• [REQUIREMENT]: Give back the exact lines spanning from the line with "0.045, 0.045), 0.4)" to the line with "obj.matrix_parent_inverse = Matrix.Identity(4)", with both of those lines included and no others.
====== DATA SHOWN ======
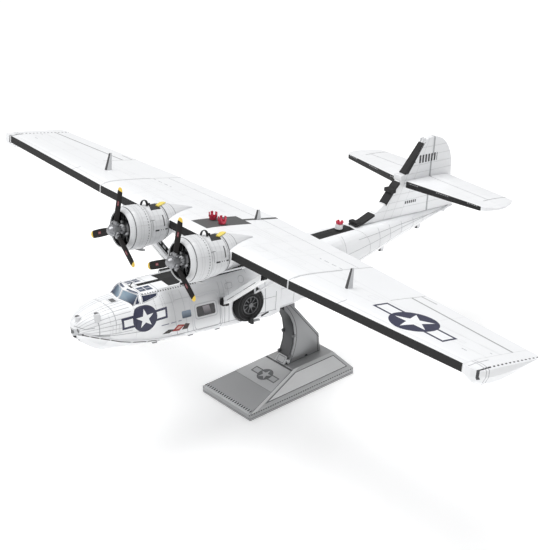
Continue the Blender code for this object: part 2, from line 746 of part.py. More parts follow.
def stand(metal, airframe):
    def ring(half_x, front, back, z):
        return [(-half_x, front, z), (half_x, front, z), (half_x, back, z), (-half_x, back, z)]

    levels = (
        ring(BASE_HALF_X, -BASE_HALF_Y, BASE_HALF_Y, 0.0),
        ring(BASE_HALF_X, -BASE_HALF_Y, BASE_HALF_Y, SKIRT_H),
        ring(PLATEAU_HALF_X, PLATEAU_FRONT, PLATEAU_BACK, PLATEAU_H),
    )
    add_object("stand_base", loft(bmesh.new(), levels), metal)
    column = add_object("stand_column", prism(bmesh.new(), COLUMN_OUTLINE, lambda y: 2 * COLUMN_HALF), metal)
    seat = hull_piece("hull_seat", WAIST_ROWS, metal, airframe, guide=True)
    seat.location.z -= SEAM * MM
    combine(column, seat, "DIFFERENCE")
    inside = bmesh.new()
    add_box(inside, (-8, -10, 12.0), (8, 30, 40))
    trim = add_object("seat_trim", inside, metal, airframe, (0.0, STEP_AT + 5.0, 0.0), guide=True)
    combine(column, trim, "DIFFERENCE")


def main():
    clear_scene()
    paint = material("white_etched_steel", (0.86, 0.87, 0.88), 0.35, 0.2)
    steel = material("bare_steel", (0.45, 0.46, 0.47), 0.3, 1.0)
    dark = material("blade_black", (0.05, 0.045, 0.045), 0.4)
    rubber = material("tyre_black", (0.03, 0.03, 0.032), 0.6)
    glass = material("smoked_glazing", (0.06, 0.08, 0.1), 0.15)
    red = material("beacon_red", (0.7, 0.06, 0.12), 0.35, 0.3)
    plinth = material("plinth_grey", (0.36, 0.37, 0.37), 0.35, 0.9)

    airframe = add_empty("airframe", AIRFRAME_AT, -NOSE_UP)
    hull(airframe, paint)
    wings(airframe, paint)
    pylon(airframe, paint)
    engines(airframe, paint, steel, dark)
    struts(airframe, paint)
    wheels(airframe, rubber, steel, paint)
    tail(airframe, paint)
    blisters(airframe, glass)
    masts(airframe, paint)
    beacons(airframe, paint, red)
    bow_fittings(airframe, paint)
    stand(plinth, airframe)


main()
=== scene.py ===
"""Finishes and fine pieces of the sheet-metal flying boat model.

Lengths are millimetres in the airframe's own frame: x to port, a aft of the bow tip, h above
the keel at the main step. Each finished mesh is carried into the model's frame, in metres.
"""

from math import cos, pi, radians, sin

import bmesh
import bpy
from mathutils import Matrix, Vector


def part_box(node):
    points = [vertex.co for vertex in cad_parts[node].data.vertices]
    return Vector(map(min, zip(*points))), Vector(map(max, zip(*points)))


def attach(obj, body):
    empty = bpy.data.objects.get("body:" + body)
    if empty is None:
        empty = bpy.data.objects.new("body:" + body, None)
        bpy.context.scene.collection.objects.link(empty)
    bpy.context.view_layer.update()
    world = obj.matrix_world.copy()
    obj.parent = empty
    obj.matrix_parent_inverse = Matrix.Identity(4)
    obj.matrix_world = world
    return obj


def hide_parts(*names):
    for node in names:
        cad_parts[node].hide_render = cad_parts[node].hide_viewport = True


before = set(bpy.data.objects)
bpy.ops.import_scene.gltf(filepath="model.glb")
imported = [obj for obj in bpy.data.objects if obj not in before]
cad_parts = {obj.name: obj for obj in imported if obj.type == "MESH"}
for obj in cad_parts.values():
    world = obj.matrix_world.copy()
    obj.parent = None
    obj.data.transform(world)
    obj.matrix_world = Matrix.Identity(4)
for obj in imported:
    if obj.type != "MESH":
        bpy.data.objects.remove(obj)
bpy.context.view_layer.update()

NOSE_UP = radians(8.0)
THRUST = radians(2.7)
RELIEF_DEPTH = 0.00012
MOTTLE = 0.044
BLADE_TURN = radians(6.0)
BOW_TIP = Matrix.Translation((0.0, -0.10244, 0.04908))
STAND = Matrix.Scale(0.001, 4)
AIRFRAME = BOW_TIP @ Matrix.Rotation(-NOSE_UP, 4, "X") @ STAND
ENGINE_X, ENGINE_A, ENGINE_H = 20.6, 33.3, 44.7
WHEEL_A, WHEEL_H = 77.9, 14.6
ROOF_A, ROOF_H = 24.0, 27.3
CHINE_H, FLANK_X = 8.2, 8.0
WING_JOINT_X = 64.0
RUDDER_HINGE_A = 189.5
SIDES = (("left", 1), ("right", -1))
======
• [TASK OUTPUT]:
    dark = material("blade_black", (0.05, 0.045, 0.045), 0.4)
    rubber = material("tyre_black", (0.03, 0.03, 0.032), 0.6)
    glass = material("smoked_glazing", (0.06, 0.08, 0.1), 0.15)
    red = material("beacon_red", (0.7, 0.06, 0.12), 0.35, 0.3)
    plinth = material("plinth_grey", (0.36, 0.37, 0.37), 0.35, 0.9)

    airframe = add_empty("airframe", AIRFRAME_AT, -NOSE_UP)
    hull(airframe, paint)
    wings(airframe, paint)
    pylon(airframe, paint)
    engines(airframe, paint, steel, dark)
    struts(airframe, paint)
    wheels(airframe, rubber, steel, paint)
    tail(airframe, paint)
    blisters(airframe, glass)
    masts(airframe, paint)
    beacons(airframe, paint, red)
    bow_fittings(airframe, paint)
    stand(plinth, airframe)


main()
=== scene.py ===
"""Finishes and fine pieces of the sheet-metal flying boat model.

Lengths are millimetres in the airframe's own frame: x to port, a aft of the bow tip, h above
the keel at the main step. Each finished mesh is carried into the model's frame, in metres.
"""

from math import cos, pi, radians, sin

import bmesh
import bpy
from mathutils import Matrix, Vector


def part_box(node):
    points = [vertex.co for vertex in cad_parts[node].data.vertices]
    return Vector(map(min, zip(*points))), Vector(map(max, zip(*points)))


def attach(obj, body):
    empty = bpy.data.objects.get("body:" + body)
    if empty is None:
        empty = bpy.data.objects.new("body:" + body, None)
        bpy.context.scene.collection.objects.link(empty)
    bpy.context.view_layer.update()
    world = obj.matrix_world.copy()
    obj.parent = empty
    obj.matrix_parent_inverse = Matrix.Identity(4)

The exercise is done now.